New Zealand: IPONZ updates trade mark practice guidelines and releases latest Commissioner decisions
On 9 April 2026, the Intellectual Property Office of New Zealand (IPONZ) released the Commissioner decisions issued in March 2026, with the trade mark section covering one examination decision and one invalidity decision. Earlier, on 11 March 2026, IPONZ also updated its Absolute grounds - General trade mark practice guidelines, specifically revising section 2.7 on International Non-Proprietary Names (INNs), section 2.8 on INN stems, and section 4 on offensive trade marks. For brand owners, especially those dealing with pharmaceutical naming or high-sensitivity expressions, the practical message is that New Zealand’s trade mark examination framework is becoming clearer both through published decisions and front-end guidance.

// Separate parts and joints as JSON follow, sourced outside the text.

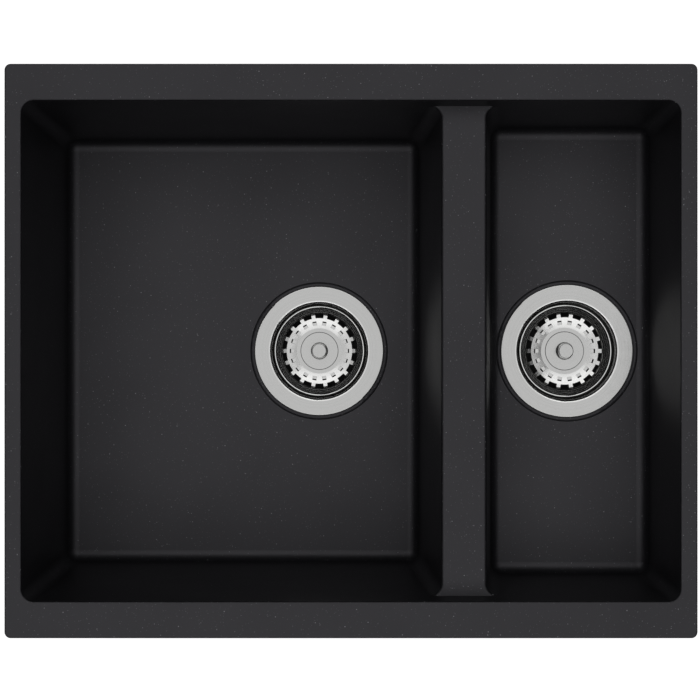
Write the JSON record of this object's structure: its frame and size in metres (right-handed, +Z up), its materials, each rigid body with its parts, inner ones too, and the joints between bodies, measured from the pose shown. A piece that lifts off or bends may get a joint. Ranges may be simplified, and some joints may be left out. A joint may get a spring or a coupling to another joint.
{
  "type": "one and a half bowl kitchen sink",
  "caption": "Dark composite-stone kitchen sink with a large bowl and a narrow bowl, a lowered divider, and a basket strainer waste with a lift-out basket and a pull-up plug in each",
  "frame": {"origin": "the centre of the rim's top face, in the plane of that face, midway between the outer edges in X and Y", "axes": "+X points from the large bowl to the small bowl, +Y to the back, +Z up out of the bowls"},
  "size_m": [0.555, 0.46, 0.282],
  "materials": {
    "composite_stone": "matte",
    "polished_steel": "polished",
    "turned_steel": "satin",
    "chrome_knob": "polished",
    "black_rubber": "matte",
    "soft_gasket": "matte",
    "moulded_plastic": "satin",
    "brass_insert": "satin"
  },
  "bodies": {
    "sink": {"sink_body": "composite_stone", "main_strainer_cup": "polished_steel", "main_flange_gasket": "soft_gasket", "main_lower_gasket": "black_rubber", "main_waste_body": "moulded_plastic", "main_outlet_tail": "moulded_plastic", "main_clamp_screw": "turned_steel", "main_clamp_insert": "brass_insert", "small_strainer_cup": "polished_steel", "small_flange_gasket": "soft_gasket", "small_lower_gasket": "black_rubber", "small_waste_body": "moulded_plastic", "small_outlet_tail": "moulded_plastic", "small_clamp_screw": "turned_steel", "small_clamp_insert": "brass_insert"},
    "main_basket": {"main_basket": "polished_steel", "main_stem_bush": "polished_steel", "main_bush_nut": "turned_steel", "main_catch_ring": "turned_steel"},
    "main_plug": {"main_plug_stem": "turned_steel", "main_knob": "chrome_knob", "main_plug_seal": "black_rubber", "main_seal_washer": "polished_steel", "main_seal_nut": "turned_steel"},
    "small_basket": {"small_basket": "polished_steel", "small_stem_bush": "polished_steel", "small_bush_nut": "turned_steel", "small_catch_ring": "turned_steel"},
    "small_plug": {"small_plug_stem": "turned_steel", "small_knob": "chrome_knob", "small_plug_seal": "black_rubber", "small_seal_washer": "polished_steel", "small_seal_nut": "turned_steel"}
  },
  "joints": [
    {"name": "main_basket_lift", "type": "slide", "parent": "sink", "child": "main_basket", "axis": [0, 0, 1], "range_m": [0, 0.245]},
    {"name": "main_plug_pull", "type": "slide", "parent": "main_basket", "child": "main_plug", "axis": [0, 0, 1], "range_m": [0, 0.006]},
    {"name": "small_basket_lift", "type": "slide", "parent": "sink", "child": "small_basket", "axis": [0, 0, 1], "range_m": [0, 0.185]},
    {"name": "small_plug_pull", "type": "slide", "parent": "small_basket", "child": "small_plug", "axis": [0, 0, 1], "range_m": [0, 0.006]}
  ]
}
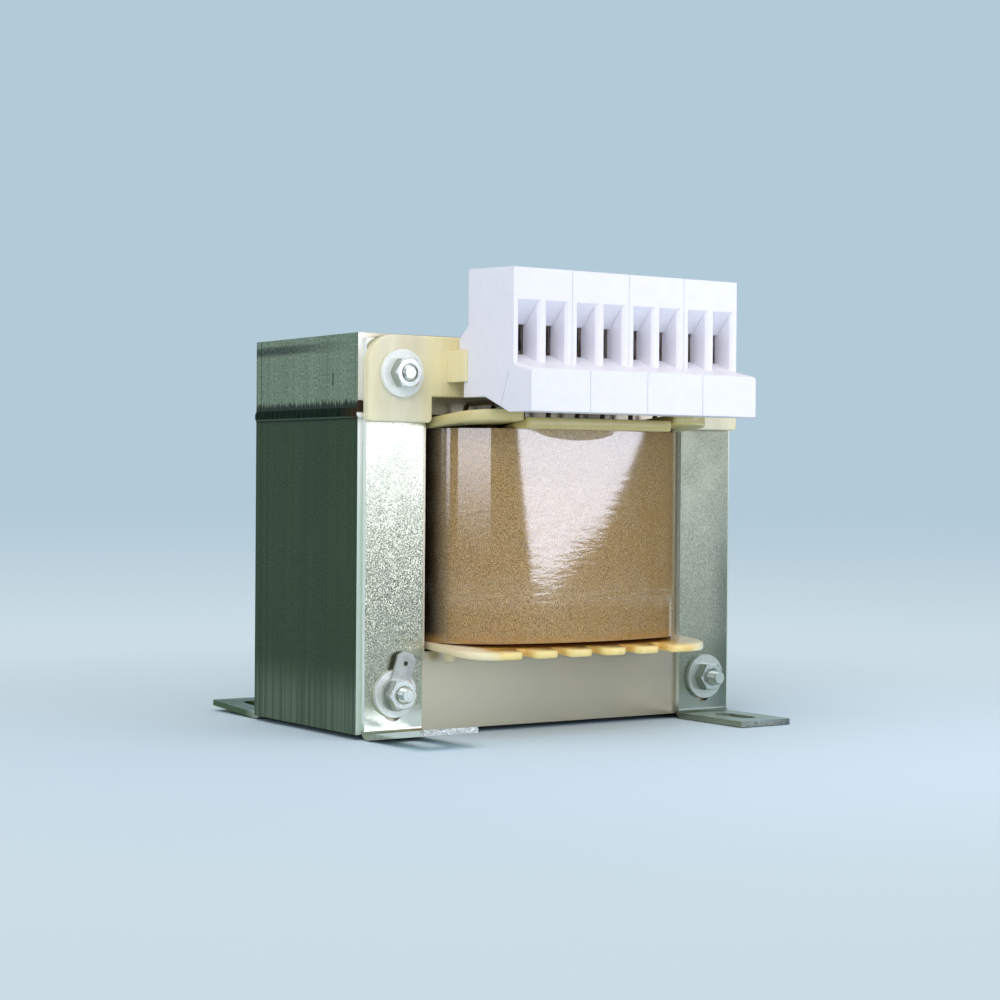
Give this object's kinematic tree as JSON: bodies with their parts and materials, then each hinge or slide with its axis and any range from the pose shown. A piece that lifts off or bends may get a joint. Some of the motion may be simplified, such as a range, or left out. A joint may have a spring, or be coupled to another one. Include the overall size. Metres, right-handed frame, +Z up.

As a brief comment, this does not necessarily signal a sudden change in the legal framework, but it is still a development worth tracking closely in practice. The INN and INN-stem updates reinforce the boundary between generic pharmaceutical naming resources and protectable brand space, while the parallel visibility of offensive-mark guidance and recent decisions suggests that IPONZ is placing greater weight on predictability in examination and accessibility of decision-based reasoning. Businesses planning filings in New Zealand should therefore front-load clearance and registrability review where marks touch pharmaceuticals, wellness products, culturally sensitive language, or wording that may trigger public offence concerns.